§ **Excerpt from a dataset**
******************************

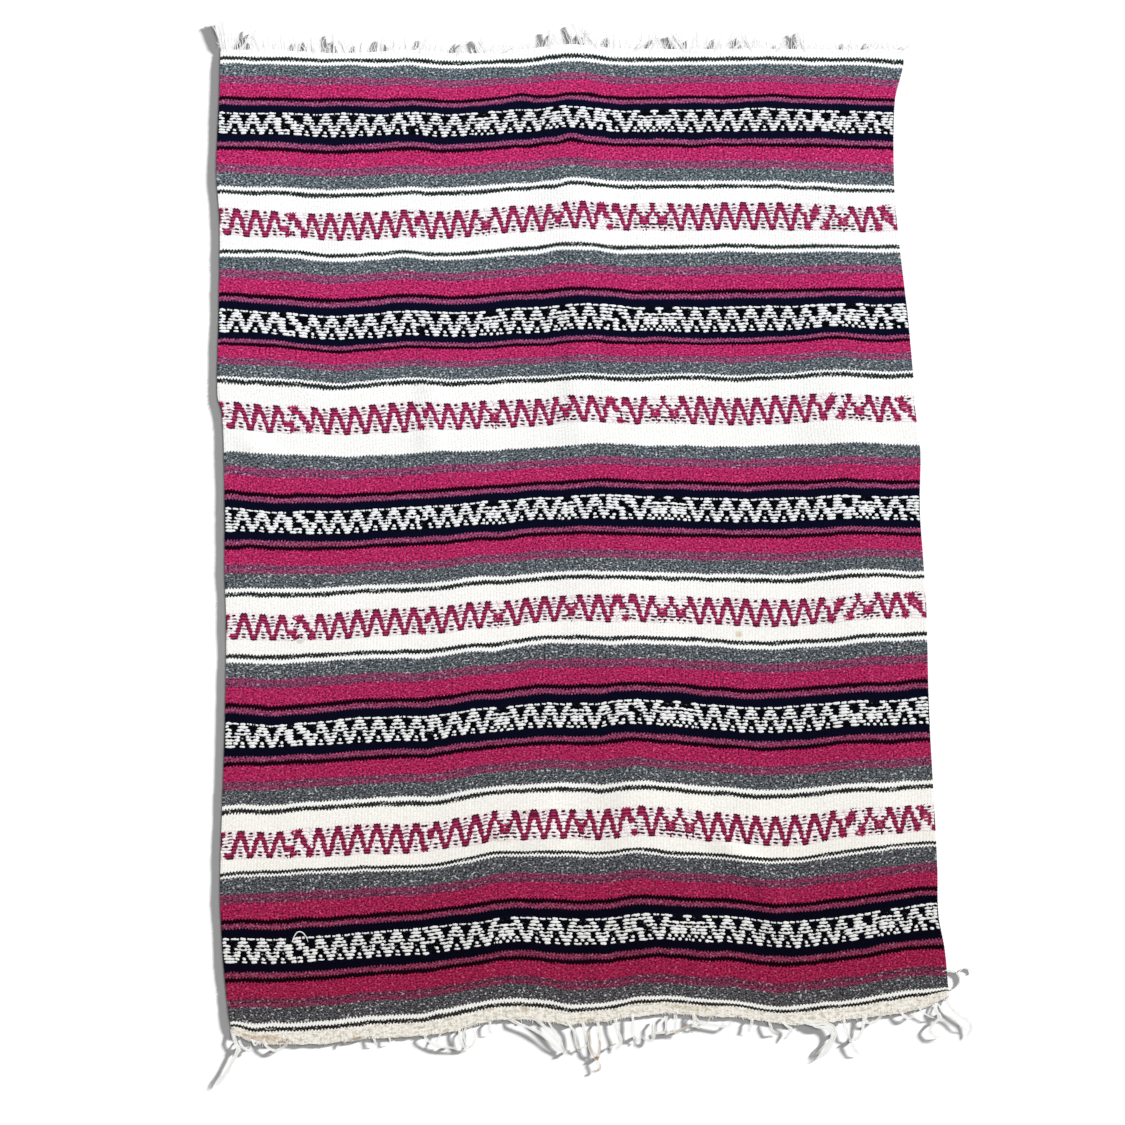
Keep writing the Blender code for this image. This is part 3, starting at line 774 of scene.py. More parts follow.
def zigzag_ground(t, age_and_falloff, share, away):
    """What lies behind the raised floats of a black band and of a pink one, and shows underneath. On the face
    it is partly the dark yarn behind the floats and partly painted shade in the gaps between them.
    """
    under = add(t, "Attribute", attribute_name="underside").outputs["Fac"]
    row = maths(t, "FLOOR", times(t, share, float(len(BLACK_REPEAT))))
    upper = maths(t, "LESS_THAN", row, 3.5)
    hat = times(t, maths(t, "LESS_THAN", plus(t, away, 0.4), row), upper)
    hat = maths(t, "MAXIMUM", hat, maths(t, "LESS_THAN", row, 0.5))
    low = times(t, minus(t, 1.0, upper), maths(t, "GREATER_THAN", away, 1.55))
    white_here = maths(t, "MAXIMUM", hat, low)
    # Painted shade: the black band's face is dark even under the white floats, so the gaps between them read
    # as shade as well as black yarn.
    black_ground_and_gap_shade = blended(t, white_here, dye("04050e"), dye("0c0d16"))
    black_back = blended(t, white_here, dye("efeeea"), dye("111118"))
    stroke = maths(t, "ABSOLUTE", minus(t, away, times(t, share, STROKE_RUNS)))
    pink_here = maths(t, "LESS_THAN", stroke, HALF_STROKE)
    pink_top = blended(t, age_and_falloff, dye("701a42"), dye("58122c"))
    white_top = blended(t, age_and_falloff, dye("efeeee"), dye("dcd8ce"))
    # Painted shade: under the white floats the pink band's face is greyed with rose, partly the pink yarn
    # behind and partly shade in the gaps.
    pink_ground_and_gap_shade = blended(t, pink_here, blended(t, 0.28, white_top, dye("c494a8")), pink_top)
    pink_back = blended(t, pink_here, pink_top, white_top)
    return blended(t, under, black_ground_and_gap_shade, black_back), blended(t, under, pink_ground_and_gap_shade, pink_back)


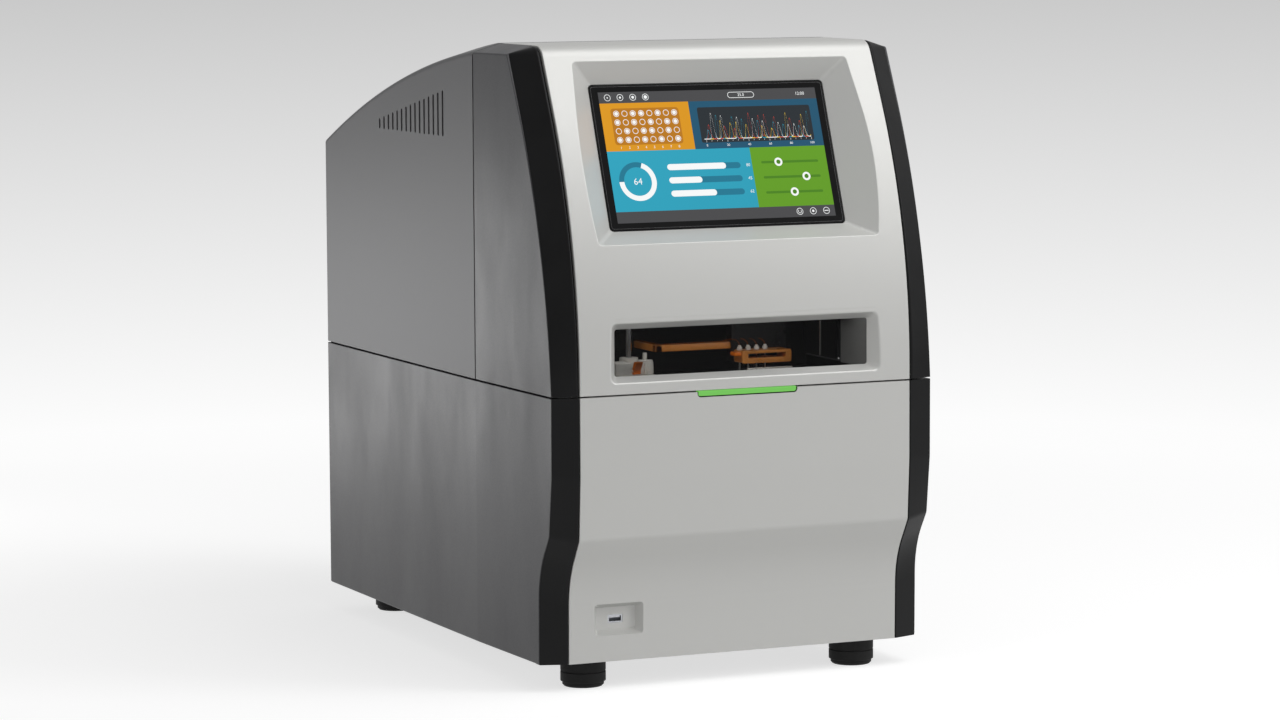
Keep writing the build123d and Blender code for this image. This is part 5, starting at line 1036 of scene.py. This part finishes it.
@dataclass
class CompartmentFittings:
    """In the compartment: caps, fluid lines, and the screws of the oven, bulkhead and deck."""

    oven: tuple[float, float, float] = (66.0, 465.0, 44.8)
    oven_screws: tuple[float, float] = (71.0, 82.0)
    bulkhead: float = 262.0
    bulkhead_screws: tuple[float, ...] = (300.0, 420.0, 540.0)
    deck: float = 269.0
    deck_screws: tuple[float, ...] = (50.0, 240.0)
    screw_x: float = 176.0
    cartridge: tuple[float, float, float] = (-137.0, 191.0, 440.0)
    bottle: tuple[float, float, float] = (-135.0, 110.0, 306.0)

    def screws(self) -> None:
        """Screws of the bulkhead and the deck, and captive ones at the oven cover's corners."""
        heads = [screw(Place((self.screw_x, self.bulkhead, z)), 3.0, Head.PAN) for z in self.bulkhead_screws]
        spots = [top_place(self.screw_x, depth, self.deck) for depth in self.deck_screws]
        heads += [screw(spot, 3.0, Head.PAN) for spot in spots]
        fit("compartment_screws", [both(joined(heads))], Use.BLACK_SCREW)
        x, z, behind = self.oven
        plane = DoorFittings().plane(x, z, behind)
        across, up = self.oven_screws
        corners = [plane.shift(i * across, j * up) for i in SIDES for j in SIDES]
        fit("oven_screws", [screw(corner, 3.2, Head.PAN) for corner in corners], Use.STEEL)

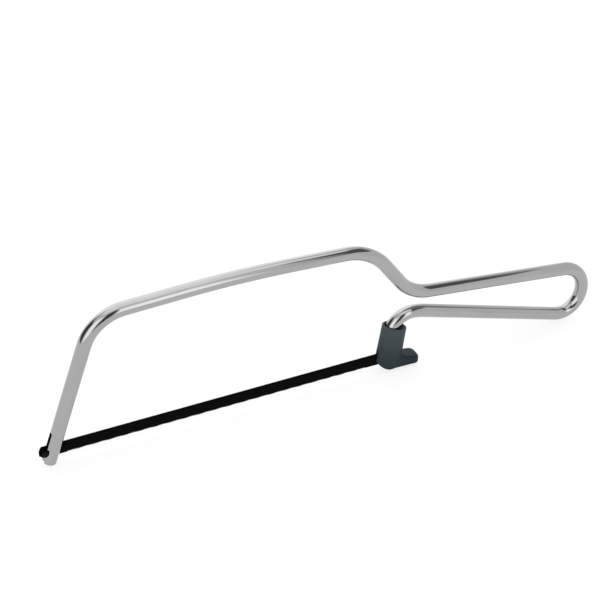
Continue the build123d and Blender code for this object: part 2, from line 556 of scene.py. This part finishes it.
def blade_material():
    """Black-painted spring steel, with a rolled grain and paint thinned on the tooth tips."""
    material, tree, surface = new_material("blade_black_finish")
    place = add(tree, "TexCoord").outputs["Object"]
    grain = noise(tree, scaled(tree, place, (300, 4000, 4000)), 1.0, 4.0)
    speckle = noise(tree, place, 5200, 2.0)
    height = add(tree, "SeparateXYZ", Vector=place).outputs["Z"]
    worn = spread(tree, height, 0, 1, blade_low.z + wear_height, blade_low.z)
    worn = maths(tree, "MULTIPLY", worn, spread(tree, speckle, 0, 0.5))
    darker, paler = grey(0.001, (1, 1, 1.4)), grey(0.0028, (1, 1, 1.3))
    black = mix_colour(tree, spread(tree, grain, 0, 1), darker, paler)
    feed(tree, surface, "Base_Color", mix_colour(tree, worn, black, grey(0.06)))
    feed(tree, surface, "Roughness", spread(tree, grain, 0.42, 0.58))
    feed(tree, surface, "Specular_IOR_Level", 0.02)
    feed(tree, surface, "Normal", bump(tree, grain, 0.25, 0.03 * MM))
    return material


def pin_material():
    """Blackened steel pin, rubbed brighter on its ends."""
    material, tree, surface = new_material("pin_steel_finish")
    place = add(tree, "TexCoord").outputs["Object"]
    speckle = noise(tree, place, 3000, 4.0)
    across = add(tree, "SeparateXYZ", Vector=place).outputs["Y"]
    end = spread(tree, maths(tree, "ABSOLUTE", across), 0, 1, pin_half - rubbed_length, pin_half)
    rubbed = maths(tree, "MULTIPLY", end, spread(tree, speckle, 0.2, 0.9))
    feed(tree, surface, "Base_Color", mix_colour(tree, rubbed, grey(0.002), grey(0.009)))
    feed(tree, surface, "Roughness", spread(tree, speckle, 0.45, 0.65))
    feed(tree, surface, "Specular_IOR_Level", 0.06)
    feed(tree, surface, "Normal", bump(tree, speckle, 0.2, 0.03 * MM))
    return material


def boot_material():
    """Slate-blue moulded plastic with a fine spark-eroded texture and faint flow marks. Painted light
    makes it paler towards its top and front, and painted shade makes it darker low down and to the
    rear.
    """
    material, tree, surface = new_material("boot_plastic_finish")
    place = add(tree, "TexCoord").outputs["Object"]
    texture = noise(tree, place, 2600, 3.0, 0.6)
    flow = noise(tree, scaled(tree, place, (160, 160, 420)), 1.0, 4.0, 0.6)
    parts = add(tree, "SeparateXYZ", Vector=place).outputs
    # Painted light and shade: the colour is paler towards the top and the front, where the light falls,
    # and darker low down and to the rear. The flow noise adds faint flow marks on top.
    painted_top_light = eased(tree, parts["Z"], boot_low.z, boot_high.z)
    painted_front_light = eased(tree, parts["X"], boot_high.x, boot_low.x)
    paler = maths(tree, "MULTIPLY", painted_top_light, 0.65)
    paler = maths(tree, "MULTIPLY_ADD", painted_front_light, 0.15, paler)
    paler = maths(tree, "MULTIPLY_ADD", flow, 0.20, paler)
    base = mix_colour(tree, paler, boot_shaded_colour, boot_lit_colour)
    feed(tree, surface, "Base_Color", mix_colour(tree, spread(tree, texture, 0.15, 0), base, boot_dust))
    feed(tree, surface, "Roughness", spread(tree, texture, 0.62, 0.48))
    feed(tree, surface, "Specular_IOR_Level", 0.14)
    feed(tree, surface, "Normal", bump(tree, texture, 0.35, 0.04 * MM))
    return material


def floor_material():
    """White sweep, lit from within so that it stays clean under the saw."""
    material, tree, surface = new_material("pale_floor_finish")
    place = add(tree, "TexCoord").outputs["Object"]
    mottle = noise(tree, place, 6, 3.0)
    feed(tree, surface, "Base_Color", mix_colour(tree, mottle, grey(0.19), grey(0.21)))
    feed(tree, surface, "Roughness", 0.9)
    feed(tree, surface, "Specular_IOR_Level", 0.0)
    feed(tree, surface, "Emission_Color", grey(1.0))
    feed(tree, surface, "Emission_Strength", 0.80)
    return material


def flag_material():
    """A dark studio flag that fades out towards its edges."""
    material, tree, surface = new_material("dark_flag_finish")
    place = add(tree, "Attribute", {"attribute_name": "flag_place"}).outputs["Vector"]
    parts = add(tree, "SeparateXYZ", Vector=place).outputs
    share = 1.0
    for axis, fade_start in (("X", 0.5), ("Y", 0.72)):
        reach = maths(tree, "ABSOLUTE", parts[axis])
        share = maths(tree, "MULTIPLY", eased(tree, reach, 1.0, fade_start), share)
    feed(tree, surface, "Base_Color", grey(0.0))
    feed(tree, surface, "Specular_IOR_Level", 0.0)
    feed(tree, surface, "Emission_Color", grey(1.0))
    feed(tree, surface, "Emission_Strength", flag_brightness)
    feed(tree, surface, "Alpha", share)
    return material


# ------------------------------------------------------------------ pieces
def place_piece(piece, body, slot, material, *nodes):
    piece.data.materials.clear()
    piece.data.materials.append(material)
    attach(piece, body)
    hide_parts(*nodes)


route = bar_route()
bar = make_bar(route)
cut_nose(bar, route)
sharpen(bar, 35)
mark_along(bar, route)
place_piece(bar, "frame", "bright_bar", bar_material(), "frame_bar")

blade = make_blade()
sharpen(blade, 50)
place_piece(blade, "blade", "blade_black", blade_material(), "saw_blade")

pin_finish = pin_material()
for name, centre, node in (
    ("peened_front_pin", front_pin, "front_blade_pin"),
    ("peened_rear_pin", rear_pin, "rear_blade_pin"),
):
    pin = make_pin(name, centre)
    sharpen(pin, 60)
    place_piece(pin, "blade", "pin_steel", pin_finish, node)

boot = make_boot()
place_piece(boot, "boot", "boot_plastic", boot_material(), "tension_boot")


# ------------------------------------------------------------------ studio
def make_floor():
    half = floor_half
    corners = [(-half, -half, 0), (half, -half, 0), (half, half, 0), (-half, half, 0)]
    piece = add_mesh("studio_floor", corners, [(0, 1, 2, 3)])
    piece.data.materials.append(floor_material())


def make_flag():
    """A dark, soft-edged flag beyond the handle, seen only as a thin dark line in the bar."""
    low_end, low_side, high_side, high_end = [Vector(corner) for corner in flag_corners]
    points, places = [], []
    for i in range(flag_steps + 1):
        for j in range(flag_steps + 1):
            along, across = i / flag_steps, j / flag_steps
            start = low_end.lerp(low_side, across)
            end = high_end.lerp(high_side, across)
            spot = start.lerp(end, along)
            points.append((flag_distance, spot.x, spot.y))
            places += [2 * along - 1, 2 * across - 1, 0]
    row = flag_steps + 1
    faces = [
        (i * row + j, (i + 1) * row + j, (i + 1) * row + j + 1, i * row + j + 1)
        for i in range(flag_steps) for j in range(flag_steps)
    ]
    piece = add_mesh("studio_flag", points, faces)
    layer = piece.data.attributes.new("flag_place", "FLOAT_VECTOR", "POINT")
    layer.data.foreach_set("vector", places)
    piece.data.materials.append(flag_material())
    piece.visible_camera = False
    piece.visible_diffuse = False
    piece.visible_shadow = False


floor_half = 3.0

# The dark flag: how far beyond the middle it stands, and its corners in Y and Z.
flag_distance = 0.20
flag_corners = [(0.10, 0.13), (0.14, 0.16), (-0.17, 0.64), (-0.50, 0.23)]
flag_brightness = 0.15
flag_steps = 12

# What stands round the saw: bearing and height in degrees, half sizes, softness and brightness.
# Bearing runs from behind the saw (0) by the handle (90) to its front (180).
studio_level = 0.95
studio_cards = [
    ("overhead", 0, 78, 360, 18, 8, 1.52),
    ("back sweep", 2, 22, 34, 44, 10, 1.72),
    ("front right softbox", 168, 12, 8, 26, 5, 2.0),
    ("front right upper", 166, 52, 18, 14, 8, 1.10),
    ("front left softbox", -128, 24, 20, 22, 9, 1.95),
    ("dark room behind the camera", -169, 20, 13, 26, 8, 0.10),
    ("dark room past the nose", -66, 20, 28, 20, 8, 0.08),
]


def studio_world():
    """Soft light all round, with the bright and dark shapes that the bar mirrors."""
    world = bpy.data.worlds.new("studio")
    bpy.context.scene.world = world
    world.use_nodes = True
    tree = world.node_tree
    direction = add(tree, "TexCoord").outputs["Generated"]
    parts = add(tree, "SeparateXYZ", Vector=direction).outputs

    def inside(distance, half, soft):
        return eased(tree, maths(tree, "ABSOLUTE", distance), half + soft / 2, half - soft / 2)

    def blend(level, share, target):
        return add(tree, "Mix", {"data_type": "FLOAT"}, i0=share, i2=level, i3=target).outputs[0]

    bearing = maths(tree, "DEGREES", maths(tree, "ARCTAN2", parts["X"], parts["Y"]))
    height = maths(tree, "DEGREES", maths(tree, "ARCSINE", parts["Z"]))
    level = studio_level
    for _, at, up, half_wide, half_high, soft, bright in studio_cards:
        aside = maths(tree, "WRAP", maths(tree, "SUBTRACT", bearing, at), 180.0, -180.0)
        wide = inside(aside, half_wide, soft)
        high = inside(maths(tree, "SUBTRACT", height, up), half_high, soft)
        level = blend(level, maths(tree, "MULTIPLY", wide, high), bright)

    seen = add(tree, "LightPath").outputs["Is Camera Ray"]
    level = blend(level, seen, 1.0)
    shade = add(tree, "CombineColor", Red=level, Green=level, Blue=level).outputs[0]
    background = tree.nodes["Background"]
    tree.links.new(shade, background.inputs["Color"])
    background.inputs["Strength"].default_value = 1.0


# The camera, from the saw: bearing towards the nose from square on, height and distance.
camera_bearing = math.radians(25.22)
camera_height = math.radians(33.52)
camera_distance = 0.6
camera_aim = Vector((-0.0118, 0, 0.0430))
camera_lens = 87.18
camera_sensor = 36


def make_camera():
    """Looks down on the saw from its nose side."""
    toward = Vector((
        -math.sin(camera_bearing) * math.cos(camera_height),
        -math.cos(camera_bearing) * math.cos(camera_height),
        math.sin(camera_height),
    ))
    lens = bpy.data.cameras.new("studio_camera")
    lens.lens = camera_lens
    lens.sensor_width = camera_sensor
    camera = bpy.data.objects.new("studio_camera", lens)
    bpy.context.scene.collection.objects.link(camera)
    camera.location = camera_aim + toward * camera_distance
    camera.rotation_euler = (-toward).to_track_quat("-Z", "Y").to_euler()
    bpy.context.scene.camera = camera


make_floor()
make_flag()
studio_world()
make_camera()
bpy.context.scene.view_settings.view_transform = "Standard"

******************************

§ **WRITTEN PROBLEM**
Retype only what lies between the line bearing "Keep writing the build123d" and the line bearing "bottle: tuple[float, float, float]", keeping both of those lines.

§ **WRITTEN SOLUTION**
Keep writing the build123d and Blender code for this image. This is part 5, starting at line 1036 of scene.py. This part finishes it.
@dataclass
class CompartmentFittings:
    """In the compartment: caps, fluid lines, and the screws of the oven, bulkhead and deck."""

    oven: tuple[float, float, float] = (66.0, 465.0, 44.8)
    oven_screws: tuple[float, float] = (71.0, 82.0)
    bulkhead: float = 262.0
    bulkhead_screws: tuple[float, ...] = (300.0, 420.0, 540.0)
    deck: float = 269.0
    deck_screws: tuple[float, ...] = (50.0, 240.0)
    screw_x: float = 176.0
    cartridge: tuple[float, float, float] = (-137.0, 191.0, 440.0)
    bottle: tuple[float, float, float] = (-135.0, 110.0, 306.0)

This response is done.